__Given task__: Return exactly the listing's lines, from its first line to the line holding "clip on to.", ends included.

__Supplied material__:
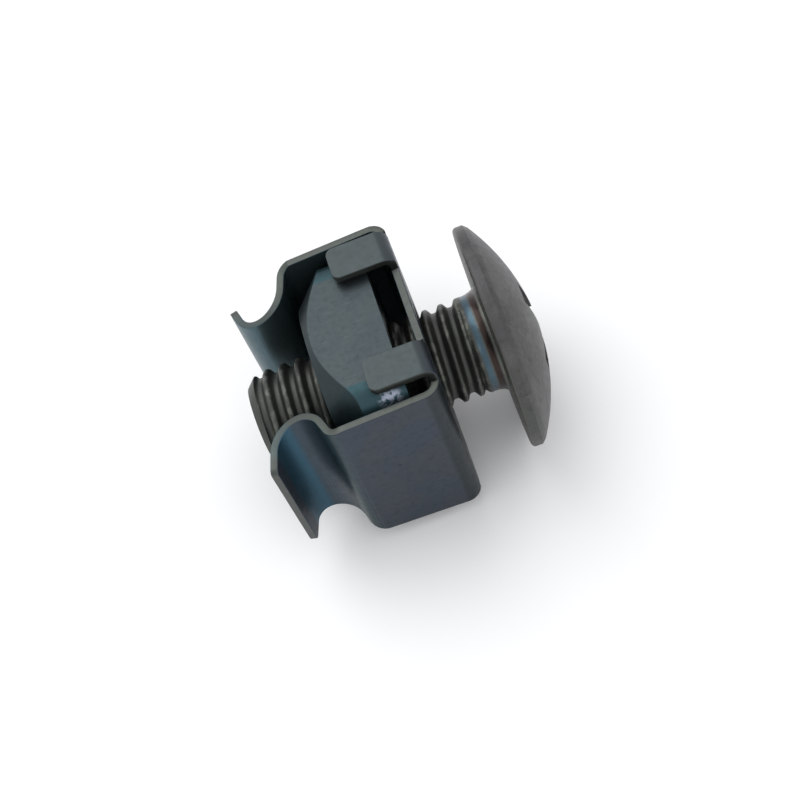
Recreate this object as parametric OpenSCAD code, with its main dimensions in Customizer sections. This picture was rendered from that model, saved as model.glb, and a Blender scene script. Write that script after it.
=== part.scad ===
// Rack cage nut: a bent spring-steel cage that holds a floating square nut,
// with its truss-head screw run in from the back of the cage.
// Frame: +X runs along the screw from the panel to the head, +Y from one wall
// of the cage to the other, +Z across the strip that the cage is bent from.
// The origin is on the screw's axis, in the middle plane of the panel that the
// wings' grooves clip on to.

/* [Screw] */
// Major diameter of the thread
thread_d = 6; // [5:0.1:6.4]
// Length of the screw under its head
screw_len = 14.6; // [12:0.1:20]
// Length of the plain neck under the head
neck_len = 1.4; // [0.6:0.1:2.5]
// Diameter of the neck where it meets the head
neck_d = 6.4; // [6.4:0.1:7]
// Length of the chamfer on the screw's tip
tip_chamfer = 0.7; // [0.3:0.1:1.2]
// Gap between the cage's web and the underside of the head
head_gap = 3.65; // [2:0.05:6]
// Diameter of the truss head
head_d = 13.8; // [12.6:0.1:15]
// Height of the truss head at its middle
head_h = 2.9; // [2.3:0.1:3.6]
// Height of the head's cylindrical rim
rim_h = 0.75; // [0.4:0.05:1.2]
// Chamfer on the lower edge of the rim
rim_chamfer = 0.2; // [0.1:0.05:0.3]
// Span of the cross recess where it opens in the dome
recess_span = 6.9; // [5.5:0.1:7.5]
// Width of each wing of the cross recess
recess_wing = 1.3; // [1:0.1:1.6]
// Depth of the cross recess below the top of the dome
recess_depth = 2.7; // [1.8:0.1:3]
// Half angle of the cross recess's flanks
recess_angle = 26.5; // [24:0.5:28]

/* [Square nut] */
// Width of the square nut across its flats
nut_side = 11.7; // [11:0.1:12.6]
// Thickness of the square nut
nut_t = 4.6; // [4:0.1:5.5]
// Radius of the nut's long corners
nut_corner_r = 2; // [1:0.1:2.4]
// How far the conical chamfer cuts in from the middle of each flat
nut_chamfer = 0.25; // [0.1:0.05:0.5]
// Radial clearance between the screw's thread and the nut's bore
thread_clear = 0.03; // [0.02:0.01:0.08]
// Depth of the countersink at each end of the nut's bore
nut_csk = 0.5; // [0.2:0.05:0.9]

/* [Cage] */
// Thickness of the spring-steel sheet
sheet_t = 0.45; // [0.35:0.05:0.6]
// Gap between each wall and the nut's flat
side_clear = 0.15; // [0.1:0.05:0.4]
// Free travel of the nut towards the web
nut_play = 1.4; // [0.6:0.1:2]
// Gap between the wings' shoulders and the nut
end_clear = 0.12; // [0.1:0.01:0.3]
// Diameter of the hole in the web
web_hole_d = 7.6; // [7:0.1:9]
// Inside radius of the bend from the web to each wall
corner_r = 0.55; // [0.4:0.05:0.9]
// How far the strip's edges stand past the nut's flats at the web
web_over = 0.15; // [0.05:0.05:0.3]
// Width of the strip where the wings leave the walls
shoulder_w = 11.4; // [10.4:0.1:11.7]

/* [Wings] */
// Inside radius of the bend from each wall to its wing
shoulder_r = 0.5; // [0.4:0.05:0.7]
// Angle of that bend
shoulder_angle = 72; // [66:1:80]
// Gap between the screw's thread and the crest of each groove
crest_clear = 0.7; // [0.4:0.05:0.9]
// Radius of the groove, on its hollow side
groove_r = 1.38; // [1.1:0.02:1.5]
// Lean of the wings' tips away from the panel
tip_lean = 15; // [5:1:25]
// Length of the straight tip on the upper wing
upper_tip = 1.0; // [0.5:0.1:1.6]
// Length of the straight tip on the lower wing
lower_tip = 1.3; // [0.5:0.1:1.8]
// Width of the upper wing at its tip
upper_tip_w = 6.6; // [5.5:0.1:9]
// Width of the lower wing at its tip
lower_tip_w = 7.8; // [5.5:0.1:9]

/* [Tabs] */
// Width of each tab that folds over the nut
tab_w = 2.3; // [1.6:0.1:2.6]
// Length of each tab, measured from the web's outer face
tab_len = 3.75; // [3:0.05:5]
// Inside radius of the tab's fold
tab_r = 0.3; // [0.2:0.05:0.5]
// Gap between each tab and the nut's flat
tab_clear = 0.35; // [0.1:0.05:0.6]
// Radius of the tab's corners
tab_corner_r = 0.5; // [0.2:0.05:0.8]
// Width of the relief notch on each side of a tab
relief_w = 0.3; // [0.2:0.05:0.45]
// Depth of the relief notch below the fold
relief_depth = 0.35; // [0.2:0.05:0.6]

/* [Hidden] */
$fn = 96;
// How far cutters pass through what they cut
cut = 1;
// Length by which each straight of the strip laps into its bends
lap = 0.0005;
thread_r = thread_d / 2;
nut_half = nut_side / 2;
head_r = head_d / 2;

// Walls of the cage, as distances from the screw's axis
wall_in = nut_half + side_clear;
wall_out = wall_in + sheet_t;
web_half_w = nut_half + web_over;

// Middle-line radii of the bends
corner_mid = corner_r + sheet_t / 2;
shoulder_mid = shoulder_r + sheet_t / 2;
groove_mid = groove_r + sheet_t / 2;
tab_mid = tab_r + sheet_t / 2;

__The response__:
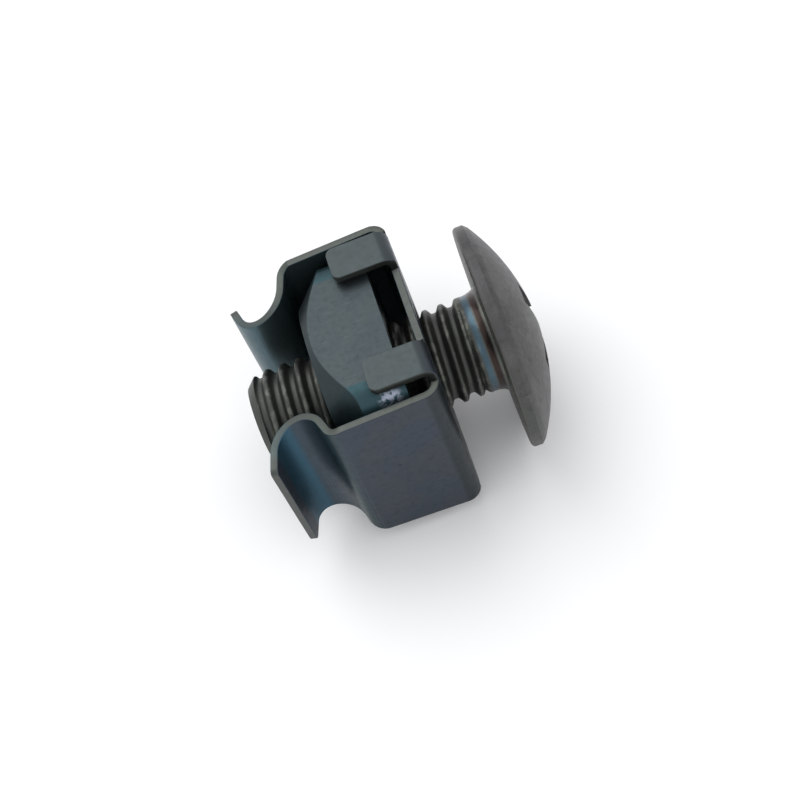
Recreate this object as parametric OpenSCAD code, with its main dimensions in Customizer sections. This picture was rendered from that model, saved as model.glb, and a Blender scene script. Write that script after it.
=== part.scad ===
// Rack cage nut: a bent spring-steel cage that holds a floating square nut,
// with its truss-head screw run in from the back of the cage.
// Frame: +X runs along the screw from the panel to the head, +Y from one wall
// of the cage to the other, +Z across the strip that the cage is bent from.
// The origin is on the screw's axis, in the middle plane of the panel that the
// wings' grooves clip on to.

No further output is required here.